REQUIREMENT: Each entry below is to be duplicated verbatim.

PROVIDED RECORDS:
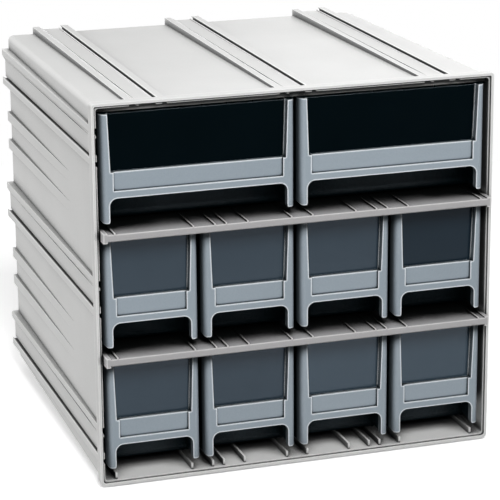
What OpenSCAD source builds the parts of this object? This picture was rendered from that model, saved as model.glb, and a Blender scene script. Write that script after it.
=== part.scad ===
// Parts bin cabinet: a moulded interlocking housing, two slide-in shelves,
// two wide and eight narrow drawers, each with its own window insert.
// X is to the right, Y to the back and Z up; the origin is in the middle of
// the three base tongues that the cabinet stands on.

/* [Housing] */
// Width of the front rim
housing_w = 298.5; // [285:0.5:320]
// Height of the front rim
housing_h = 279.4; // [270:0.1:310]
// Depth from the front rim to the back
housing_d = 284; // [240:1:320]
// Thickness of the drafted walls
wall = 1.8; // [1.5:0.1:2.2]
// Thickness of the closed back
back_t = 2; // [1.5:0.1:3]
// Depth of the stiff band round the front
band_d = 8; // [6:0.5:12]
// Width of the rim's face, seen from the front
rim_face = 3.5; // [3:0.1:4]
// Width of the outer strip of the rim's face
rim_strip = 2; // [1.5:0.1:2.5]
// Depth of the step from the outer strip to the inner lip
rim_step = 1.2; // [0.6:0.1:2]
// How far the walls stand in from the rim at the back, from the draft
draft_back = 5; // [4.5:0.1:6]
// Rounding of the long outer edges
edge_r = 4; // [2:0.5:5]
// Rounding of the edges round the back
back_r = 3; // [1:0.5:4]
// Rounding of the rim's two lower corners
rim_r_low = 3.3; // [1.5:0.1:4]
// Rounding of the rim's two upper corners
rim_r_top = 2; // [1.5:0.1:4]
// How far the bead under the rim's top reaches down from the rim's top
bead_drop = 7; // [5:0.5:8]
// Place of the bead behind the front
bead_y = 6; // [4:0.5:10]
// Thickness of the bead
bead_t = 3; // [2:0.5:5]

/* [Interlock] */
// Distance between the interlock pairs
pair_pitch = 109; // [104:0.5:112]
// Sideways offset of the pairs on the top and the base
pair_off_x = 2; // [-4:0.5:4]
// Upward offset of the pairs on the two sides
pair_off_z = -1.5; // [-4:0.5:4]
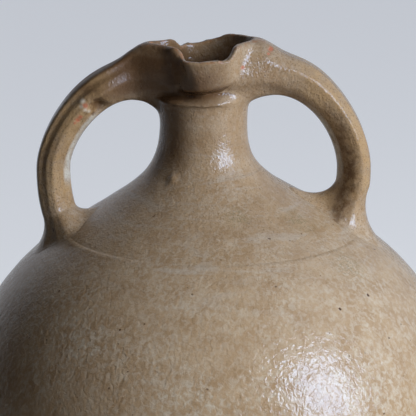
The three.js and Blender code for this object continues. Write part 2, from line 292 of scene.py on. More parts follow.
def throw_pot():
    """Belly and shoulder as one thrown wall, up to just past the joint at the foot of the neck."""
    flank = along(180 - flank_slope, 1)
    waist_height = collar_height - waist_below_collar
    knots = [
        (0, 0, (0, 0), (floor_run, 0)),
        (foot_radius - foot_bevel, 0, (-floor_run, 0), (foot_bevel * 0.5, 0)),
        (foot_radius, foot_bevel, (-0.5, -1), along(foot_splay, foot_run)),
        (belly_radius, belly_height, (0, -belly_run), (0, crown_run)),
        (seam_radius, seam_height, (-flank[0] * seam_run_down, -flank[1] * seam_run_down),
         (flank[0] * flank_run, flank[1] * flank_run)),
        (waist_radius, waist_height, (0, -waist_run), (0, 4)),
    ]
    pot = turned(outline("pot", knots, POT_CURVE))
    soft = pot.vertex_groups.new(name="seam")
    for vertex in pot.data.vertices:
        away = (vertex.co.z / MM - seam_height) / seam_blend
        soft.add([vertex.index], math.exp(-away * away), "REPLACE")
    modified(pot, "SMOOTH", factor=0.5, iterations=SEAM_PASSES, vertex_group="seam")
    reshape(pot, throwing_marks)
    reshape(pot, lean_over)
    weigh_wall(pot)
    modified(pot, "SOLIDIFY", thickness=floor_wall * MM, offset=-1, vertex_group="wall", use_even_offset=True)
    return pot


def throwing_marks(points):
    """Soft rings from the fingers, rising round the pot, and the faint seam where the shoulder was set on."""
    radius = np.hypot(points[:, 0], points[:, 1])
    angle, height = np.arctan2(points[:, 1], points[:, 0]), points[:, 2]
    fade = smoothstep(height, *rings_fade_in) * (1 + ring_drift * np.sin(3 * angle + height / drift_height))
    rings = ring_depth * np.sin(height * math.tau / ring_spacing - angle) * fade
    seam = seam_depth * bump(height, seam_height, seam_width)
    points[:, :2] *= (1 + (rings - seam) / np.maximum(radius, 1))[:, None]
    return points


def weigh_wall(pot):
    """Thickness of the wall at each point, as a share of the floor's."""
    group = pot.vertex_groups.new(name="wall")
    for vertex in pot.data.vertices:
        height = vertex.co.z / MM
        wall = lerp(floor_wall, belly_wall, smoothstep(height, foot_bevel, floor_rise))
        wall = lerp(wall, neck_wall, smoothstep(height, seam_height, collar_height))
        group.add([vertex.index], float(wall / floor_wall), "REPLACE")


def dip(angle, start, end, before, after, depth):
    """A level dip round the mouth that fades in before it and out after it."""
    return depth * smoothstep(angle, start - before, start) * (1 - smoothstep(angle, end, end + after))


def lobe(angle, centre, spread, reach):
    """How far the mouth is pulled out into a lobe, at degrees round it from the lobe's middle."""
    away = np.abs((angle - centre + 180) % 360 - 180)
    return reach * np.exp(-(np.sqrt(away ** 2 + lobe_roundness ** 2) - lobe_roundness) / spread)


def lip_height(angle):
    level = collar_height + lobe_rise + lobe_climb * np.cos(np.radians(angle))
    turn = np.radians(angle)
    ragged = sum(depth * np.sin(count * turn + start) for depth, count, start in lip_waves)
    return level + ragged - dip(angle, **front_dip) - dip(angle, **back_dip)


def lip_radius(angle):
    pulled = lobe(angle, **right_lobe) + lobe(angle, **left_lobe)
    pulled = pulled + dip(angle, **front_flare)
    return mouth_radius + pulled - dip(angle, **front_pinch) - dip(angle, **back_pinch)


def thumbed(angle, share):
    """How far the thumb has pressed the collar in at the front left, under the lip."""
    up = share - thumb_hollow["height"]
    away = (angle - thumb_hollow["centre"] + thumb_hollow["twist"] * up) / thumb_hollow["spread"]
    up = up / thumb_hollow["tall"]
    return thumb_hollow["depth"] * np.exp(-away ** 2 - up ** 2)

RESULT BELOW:
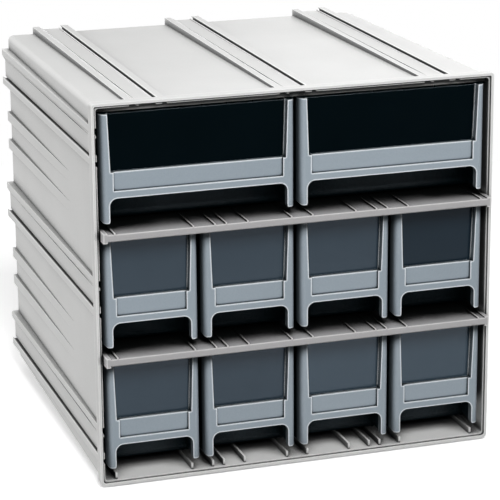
What OpenSCAD source builds the parts of this object? This picture was rendered from that model, saved as model.glb, and a Blender scene script. Write that script after it.
=== part.scad ===
// Parts bin cabinet: a moulded interlocking housing, two slide-in shelves,
// two wide and eight narrow drawers, each with its own window insert.
// X is to the right, Y to the back and Z up; the origin is in the middle of
// the three base tongues that the cabinet stands on.

/* [Housing] */
// Width of the front rim
housing_w = 298.5; // [285:0.5:320]
// Height of the front rim
housing_h = 279.4; // [270:0.1:310]
// Depth from the front rim to the back
housing_d = 284; // [240:1:320]
// Thickness of the drafted walls
wall = 1.8; // [1.5:0.1:2.2]
// Thickness of the closed back
back_t = 2; // [1.5:0.1:3]
// Depth of the stiff band round the front
band_d = 8; // [6:0.5:12]
// Width of the rim's face, seen from the front
rim_face = 3.5; // [3:0.1:4]
// Width of the outer strip of the rim's face
rim_strip = 2; // [1.5:0.1:2.5]
// Depth of the step from the outer strip to the inner lip
rim_step = 1.2; // [0.6:0.1:2]
// How far the walls stand in from the rim at the back, from the draft
draft_back = 5; // [4.5:0.1:6]
// Rounding of the long outer edges
edge_r = 4; // [2:0.5:5]
// Rounding of the edges round the back
back_r = 3; // [1:0.5:4]
// Rounding of the rim's two lower corners
rim_r_low = 3.3; // [1.5:0.1:4]
// Rounding of the rim's two upper corners
rim_r_top = 2; // [1.5:0.1:4]
// How far the bead under the rim's top reaches down from the rim's top
bead_drop = 7; // [5:0.5:8]
// Place of the bead behind the front
bead_y = 6; // [4:0.5:10]
// Thickness of the bead
bead_t = 3; // [2:0.5:5]

/* [Interlock] */
// Distance between the interlock pairs
pair_pitch = 109; // [104:0.5:112]
// Sideways offset of the pairs on the top and the base
pair_off_x = 2; // [-4:0.5:4]
// Upward offset of the pairs on the two sides
pair_off_z = -1.5; // [-4:0.5:4]
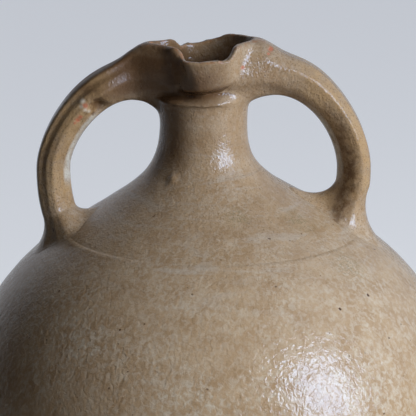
The three.js and Blender code for this object continues. Write part 2, from line 292 of scene.py on. More parts follow.
def throw_pot():
    """Belly and shoulder as one thrown wall, up to just past the joint at the foot of the neck."""
    flank = along(180 - flank_slope, 1)
    waist_height = collar_height - waist_below_collar
    knots = [
        (0, 0, (0, 0), (floor_run, 0)),
        (foot_radius - foot_bevel, 0, (-floor_run, 0), (foot_bevel * 0.5, 0)),
        (foot_radius, foot_bevel, (-0.5, -1), along(foot_splay, foot_run)),
        (belly_radius, belly_height, (0, -belly_run), (0, crown_run)),
        (seam_radius, seam_height, (-flank[0] * seam_run_down, -flank[1] * seam_run_down),
         (flank[0] * flank_run, flank[1] * flank_run)),
        (waist_radius, waist_height, (0, -waist_run), (0, 4)),
    ]
    pot = turned(outline("pot", knots, POT_CURVE))
    soft = pot.vertex_groups.new(name="seam")
    for vertex in pot.data.vertices:
        away = (vertex.co.z / MM - seam_height) / seam_blend
        soft.add([vertex.index], math.exp(-away * away), "REPLACE")
    modified(pot, "SMOOTH", factor=0.5, iterations=SEAM_PASSES, vertex_group="seam")
    reshape(pot, throwing_marks)
    reshape(pot, lean_over)
    weigh_wall(pot)
    modified(pot, "SOLIDIFY", thickness=floor_wall * MM, offset=-1, vertex_group="wall", use_even_offset=True)
    return pot


def throwing_marks(points):
    """Soft rings from the fingers, rising round the pot, and the faint seam where the shoulder was set on."""
    radius = np.hypot(points[:, 0], points[:, 1])
    angle, height = np.arctan2(points[:, 1], points[:, 0]), points[:, 2]
    fade = smoothstep(height, *rings_fade_in) * (1 + ring_drift * np.sin(3 * angle + height / drift_height))
    rings = ring_depth * np.sin(height * math.tau / ring_spacing - angle) * fade
    seam = seam_depth * bump(height, seam_height, seam_width)
    points[:, :2] *= (1 + (rings - seam) / np.maximum(radius, 1))[:, None]
    return points


def weigh_wall(pot):
    """Thickness of the wall at each point, as a share of the floor's."""
    group = pot.vertex_groups.new(name="wall")
    for vertex in pot.data.vertices:
        height = vertex.co.z / MM
        wall = lerp(floor_wall, belly_wall, smoothstep(height, foot_bevel, floor_rise))
        wall = lerp(wall, neck_wall, smoothstep(height, seam_height, collar_height))
        group.add([vertex.index], float(wall / floor_wall), "REPLACE")


def dip(angle, start, end, before, after, depth):
    """A level dip round the mouth that fades in before it and out after it."""
    return depth * smoothstep(angle, start - before, start) * (1 - smoothstep(angle, end, end + after))


def lobe(angle, centre, spread, reach):
    """How far the mouth is pulled out into a lobe, at degrees round it from the lobe's middle."""
    away = np.abs((angle - centre + 180) % 360 - 180)
    return reach * np.exp(-(np.sqrt(away ** 2 + lobe_roundness ** 2) - lobe_roundness) / spread)


def lip_height(angle):
    level = collar_height + lobe_rise + lobe_climb * np.cos(np.radians(angle))
    turn = np.radians(angle)
    ragged = sum(depth * np.sin(count * turn + start) for depth, count, start in lip_waves)
    return level + ragged - dip(angle, **front_dip) - dip(angle, **back_dip)


def lip_radius(angle):
    pulled = lobe(angle, **right_lobe) + lobe(angle, **left_lobe)
    pulled = pulled + dip(angle, **front_flare)
    return mouth_radius + pulled - dip(angle, **front_pinch) - dip(angle, **back_pinch)


def thumbed(angle, share):
    """How far the thumb has pressed the collar in at the front left, under the lip."""
    up = share - thumb_hollow["height"]
    away = (angle - thumb_hollow["centre"] + thumb_hollow["twist"] * up) / thumb_hollow["spread"]
    up = up / thumb_hollow["tall"]
    return thumb_hollow["depth"] * np.exp(-away ** 2 - up ** 2)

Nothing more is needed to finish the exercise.